WORK REQUIRED: Each line below that contains "rigid" counts once; report the total and nothing more.

****

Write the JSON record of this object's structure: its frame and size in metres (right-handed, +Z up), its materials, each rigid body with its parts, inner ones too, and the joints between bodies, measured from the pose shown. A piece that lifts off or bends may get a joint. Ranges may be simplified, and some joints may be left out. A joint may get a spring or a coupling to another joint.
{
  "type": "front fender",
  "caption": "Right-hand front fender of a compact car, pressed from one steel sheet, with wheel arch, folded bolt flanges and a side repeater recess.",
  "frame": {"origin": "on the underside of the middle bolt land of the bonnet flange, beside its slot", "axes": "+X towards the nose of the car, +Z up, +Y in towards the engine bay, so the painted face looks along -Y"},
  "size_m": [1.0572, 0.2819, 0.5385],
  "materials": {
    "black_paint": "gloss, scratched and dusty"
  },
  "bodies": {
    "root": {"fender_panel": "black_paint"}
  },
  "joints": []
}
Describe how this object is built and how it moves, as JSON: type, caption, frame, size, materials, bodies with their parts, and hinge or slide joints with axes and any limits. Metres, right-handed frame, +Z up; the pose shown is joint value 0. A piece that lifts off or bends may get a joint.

****

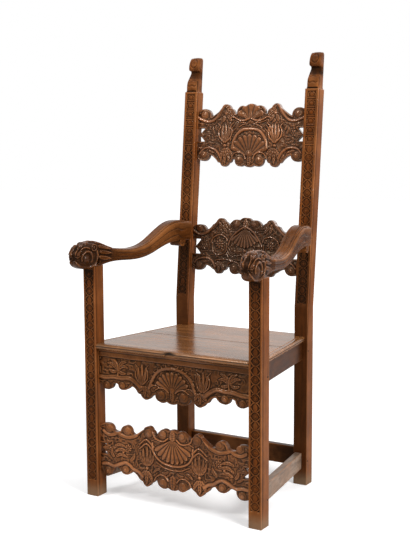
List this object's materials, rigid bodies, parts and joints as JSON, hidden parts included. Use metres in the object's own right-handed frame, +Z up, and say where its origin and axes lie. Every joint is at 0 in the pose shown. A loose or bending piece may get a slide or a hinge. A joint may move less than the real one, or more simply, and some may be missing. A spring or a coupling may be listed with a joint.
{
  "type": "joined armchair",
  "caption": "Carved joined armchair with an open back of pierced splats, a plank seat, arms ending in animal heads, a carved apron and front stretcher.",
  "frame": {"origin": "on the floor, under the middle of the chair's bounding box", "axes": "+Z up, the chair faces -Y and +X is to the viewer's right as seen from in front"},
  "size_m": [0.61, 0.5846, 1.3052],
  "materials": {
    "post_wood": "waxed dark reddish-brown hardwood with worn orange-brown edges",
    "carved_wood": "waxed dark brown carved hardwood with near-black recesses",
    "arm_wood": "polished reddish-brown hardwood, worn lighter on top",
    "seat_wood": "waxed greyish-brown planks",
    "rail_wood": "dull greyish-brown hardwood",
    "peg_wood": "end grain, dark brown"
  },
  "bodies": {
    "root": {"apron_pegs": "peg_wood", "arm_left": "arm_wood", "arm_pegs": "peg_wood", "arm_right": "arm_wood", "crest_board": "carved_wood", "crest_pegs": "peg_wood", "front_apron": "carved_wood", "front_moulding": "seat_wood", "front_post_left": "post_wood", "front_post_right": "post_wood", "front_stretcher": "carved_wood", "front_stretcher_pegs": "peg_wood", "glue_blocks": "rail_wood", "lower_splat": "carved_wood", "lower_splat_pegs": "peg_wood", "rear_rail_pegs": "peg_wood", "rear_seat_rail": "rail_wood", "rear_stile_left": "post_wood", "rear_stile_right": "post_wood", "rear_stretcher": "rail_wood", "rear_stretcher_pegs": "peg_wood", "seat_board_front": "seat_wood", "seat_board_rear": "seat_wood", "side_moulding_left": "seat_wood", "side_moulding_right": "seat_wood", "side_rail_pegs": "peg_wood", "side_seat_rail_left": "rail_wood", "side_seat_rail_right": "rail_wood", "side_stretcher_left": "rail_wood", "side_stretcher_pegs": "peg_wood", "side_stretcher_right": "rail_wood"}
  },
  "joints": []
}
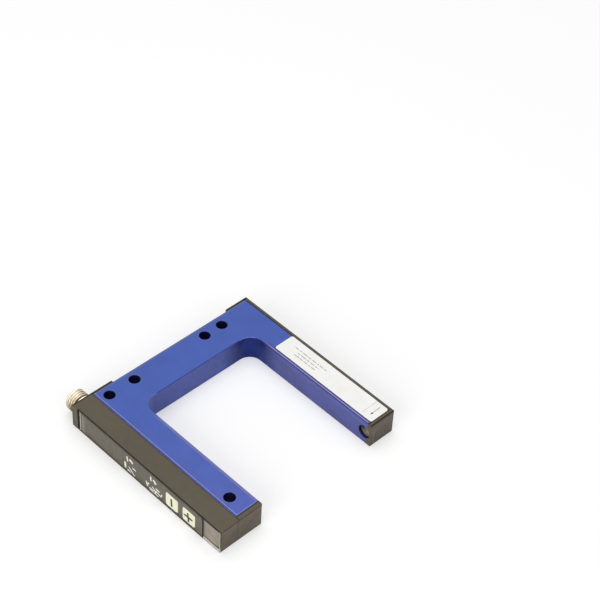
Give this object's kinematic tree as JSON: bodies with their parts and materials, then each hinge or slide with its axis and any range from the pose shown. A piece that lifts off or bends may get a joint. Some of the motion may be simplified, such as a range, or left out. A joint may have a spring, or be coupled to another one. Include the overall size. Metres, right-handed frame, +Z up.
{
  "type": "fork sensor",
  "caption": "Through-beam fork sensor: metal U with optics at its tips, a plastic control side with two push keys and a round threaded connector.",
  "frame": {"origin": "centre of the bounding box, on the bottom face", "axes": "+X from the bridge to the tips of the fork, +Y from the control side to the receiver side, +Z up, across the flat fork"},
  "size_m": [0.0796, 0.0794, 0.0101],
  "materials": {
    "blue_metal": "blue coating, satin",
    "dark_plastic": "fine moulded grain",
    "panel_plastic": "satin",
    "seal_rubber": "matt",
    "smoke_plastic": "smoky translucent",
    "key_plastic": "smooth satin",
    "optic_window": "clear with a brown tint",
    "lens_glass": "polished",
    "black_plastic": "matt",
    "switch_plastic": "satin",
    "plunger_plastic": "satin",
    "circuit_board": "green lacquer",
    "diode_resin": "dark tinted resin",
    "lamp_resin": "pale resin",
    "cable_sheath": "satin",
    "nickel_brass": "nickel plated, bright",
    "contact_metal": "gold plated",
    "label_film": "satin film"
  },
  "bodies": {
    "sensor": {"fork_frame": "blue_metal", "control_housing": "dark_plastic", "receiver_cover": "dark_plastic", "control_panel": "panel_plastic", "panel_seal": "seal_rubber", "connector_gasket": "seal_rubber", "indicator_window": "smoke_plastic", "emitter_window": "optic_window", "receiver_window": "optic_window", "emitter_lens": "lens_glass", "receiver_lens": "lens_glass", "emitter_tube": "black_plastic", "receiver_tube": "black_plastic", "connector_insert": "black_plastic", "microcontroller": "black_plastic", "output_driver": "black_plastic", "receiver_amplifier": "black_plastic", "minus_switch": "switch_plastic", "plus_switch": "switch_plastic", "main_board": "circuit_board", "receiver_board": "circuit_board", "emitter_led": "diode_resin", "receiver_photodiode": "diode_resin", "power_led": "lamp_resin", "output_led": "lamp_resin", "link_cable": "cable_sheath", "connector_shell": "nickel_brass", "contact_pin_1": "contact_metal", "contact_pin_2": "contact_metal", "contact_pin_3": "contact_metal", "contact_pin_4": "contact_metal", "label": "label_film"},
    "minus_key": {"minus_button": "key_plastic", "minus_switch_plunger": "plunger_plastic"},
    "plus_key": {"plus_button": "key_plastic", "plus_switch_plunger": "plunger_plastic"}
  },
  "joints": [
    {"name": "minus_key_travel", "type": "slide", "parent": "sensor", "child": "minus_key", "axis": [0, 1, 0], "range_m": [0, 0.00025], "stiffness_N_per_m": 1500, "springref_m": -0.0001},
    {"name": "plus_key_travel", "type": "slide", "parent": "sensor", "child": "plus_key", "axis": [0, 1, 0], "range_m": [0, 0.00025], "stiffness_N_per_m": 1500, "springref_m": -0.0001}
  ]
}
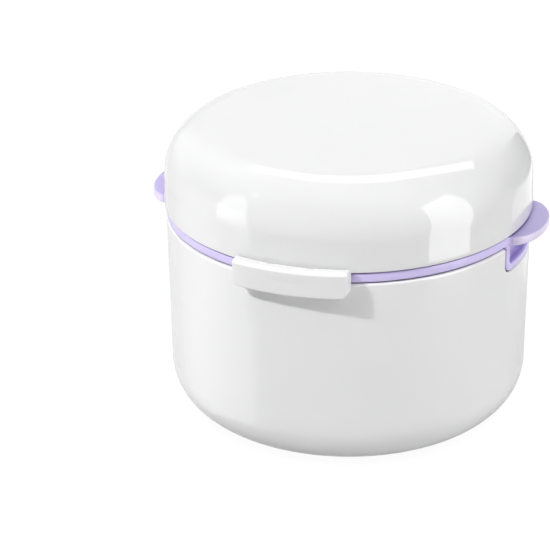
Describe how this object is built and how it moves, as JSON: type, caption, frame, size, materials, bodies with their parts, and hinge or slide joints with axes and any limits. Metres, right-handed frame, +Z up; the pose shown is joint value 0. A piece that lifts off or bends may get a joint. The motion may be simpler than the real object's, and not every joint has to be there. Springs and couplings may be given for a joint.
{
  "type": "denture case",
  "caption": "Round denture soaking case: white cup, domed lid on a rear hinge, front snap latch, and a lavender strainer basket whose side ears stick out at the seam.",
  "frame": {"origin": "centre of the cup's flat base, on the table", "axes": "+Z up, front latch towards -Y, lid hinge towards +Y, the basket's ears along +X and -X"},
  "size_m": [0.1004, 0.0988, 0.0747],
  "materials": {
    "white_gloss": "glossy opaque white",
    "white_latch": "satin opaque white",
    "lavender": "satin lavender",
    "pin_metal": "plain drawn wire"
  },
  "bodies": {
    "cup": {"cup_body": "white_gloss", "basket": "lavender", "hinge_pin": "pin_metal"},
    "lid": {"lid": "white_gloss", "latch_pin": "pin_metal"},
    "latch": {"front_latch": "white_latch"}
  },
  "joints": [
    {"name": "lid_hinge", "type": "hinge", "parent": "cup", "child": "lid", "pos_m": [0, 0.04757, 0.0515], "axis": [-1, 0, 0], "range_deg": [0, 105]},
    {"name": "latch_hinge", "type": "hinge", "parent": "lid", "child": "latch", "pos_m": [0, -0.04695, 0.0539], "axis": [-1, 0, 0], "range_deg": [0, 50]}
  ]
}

****

RESULT OF THIS TASK: 2